Using a multitude of historical allusions relating to Kansas, Pompeo centered his speech on America’s progression of individual rights, speaking out as Secretary of State on behalf of the people of Iran, Venezuela, China “and people of all other nationalities.”

They deserve their God-given freedoms just as much as we do,” he said. 

He then took the speech closer to home, remarking on the “uphill battle” presented by modern media and politicians. 

“Today, our children aren’t taught about the central role of unalienable rights in our founding…Our media tries to rewrite our history as an unremitting tale of racism and misogyny, not as a bold but imperfect experiment in freedom,” he said. “Our politicians have framed pet causes as fights for ‘rights’ to bypass the normal political process. We’ve blurred the distinction between fundamental, universal rights and mere political or personal preferences.”

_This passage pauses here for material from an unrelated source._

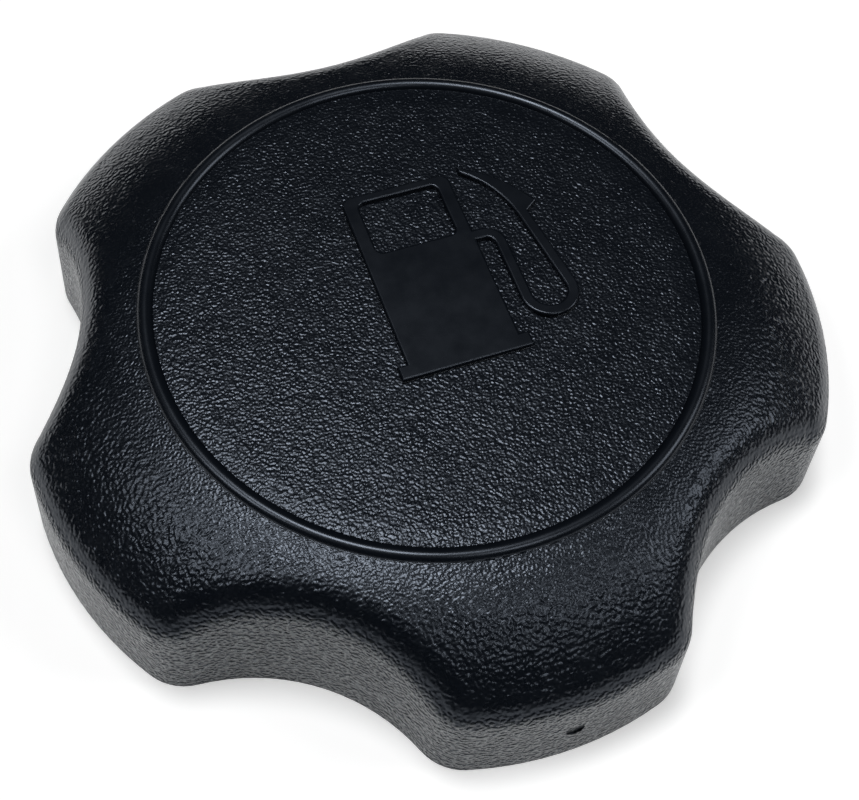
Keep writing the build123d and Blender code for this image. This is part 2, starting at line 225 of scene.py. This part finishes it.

He continued speaking to the audience on his definition of “unalienable rights,” using an analogy to explain his use of the term. 

“International institutions have allowed almost anything to become a right,” he said. “This is an imperfect analogy…but the 13th ice cream cone isn’t better than the 12th. With respect to unalienable rights, more, per se, is not always better… There is far too little agreement anymore on what an unalienable right truly is. Just because a treaty or law says something is a right doesn’t make it an unalienable right. “

These distinctions lead to the introduction of his initiative: the Commission on Unalienable Rights at the State Department, a nonpartisan group made up of human rights experts and politicians “of varied backgrounds and beliefs.”

“They will begin with an understanding of rights as our Founders understood them: a set of inviolable freedoms, rooted in our nature, given by God, for all people, at all times,” Pompeo said. “Its mission is to help uphold America’s noble tradition of unalienable rights in a world often bent on violating them.”

Pompeo concluded his speech 48-minute speech by addressing the audience as to their responsibility “to make sure their rights are honored” and remind them of the American inheritance.

“We Americans are the heirs of immortal principles,” he said. “We inherit a tradition of unalienable rights that made our nation the greatest in history…We have a responsibility to protect that tradition, to promote it, and to get it right, at home and abroad. That’s what I’m doing as your Secretary of State. God bless you. God bless Kansas. And God bless the United States of America.”